Monarchy is probably the default setting for certain specific types of states with specific economic bases, for which a monarchy provides sufficient balance of forces among the competing class interests involved, so as to keep the status quo functioning with potentially the lowest instability. For example, there are certain ways in which historical monarchies could leverage the interests of the peasantry against those of the aristocracy and vice versa. That presented a relatively more populist option than an oligarchy, which would serve the interest of elites at the expense of everyone else, while also helping to prevent civil war between aristocratic factions (at least until the nexts succession crisis). But those material conditions are not themselves the default setting for humanity at all stages of development (good luck finding any solid evidence for monarchy prior to the bronze age), and even then it's not the only option, or the one preferable to all parties.

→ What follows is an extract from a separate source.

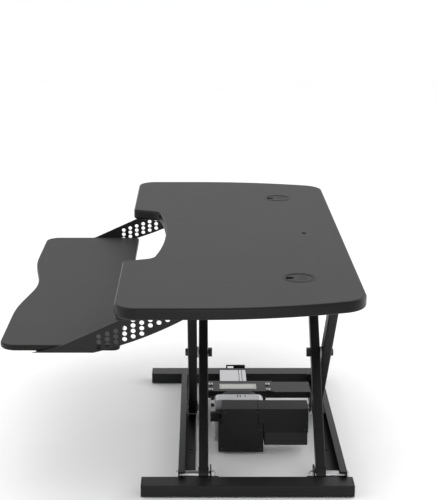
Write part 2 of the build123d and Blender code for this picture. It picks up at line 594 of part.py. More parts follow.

Oligarchy is the next most common, as when there isn't a single monarch to monopolize power, those with the most wealth (i.e. those who control the economy) will inevitably capture political power unless specific steps are taken to expropriate and/or disenfranchise them. So even going back to Mystara or Forgotten Realms, we see fantasy places ruled by magocracies or councils of merchant princes or noble families, with or without a figurehead. Theocracies are also not uncommon in fantasy, but they're functionally oligarchies or monarchies of a particular character, by and for a ruling clerical class. It's only really different in a fantasy context if the gods are clearly real and somehow involved in the running of the state. Or, as in Exalted, sometimes just the rulers themselves.
What we don't see often is truly democratic/egalitarian societies whose authors have bothered to think through how they formed and, more importantly, how they could stay that way, rather than devolving into rule by one or more people who control most of the money and/or magic and/or religion. Practically speaking, it would involve some institutional way to prevent private control of those things by a specific subset of the population. Even Blue Rose isn't really trying to do that, so much as present a medieval fantasy society whose inhabitants have gone ahead and invented magical liberalism. So the extent of their political sophistication is the view that different classes of people don't have fundamentally incompatible interests and can live together harmoniously as long as the right people are in charge, requiring only that good people stand up and put a stope to the occasional problems that creep in at the edges, especially from one of the less rosy neighboring states.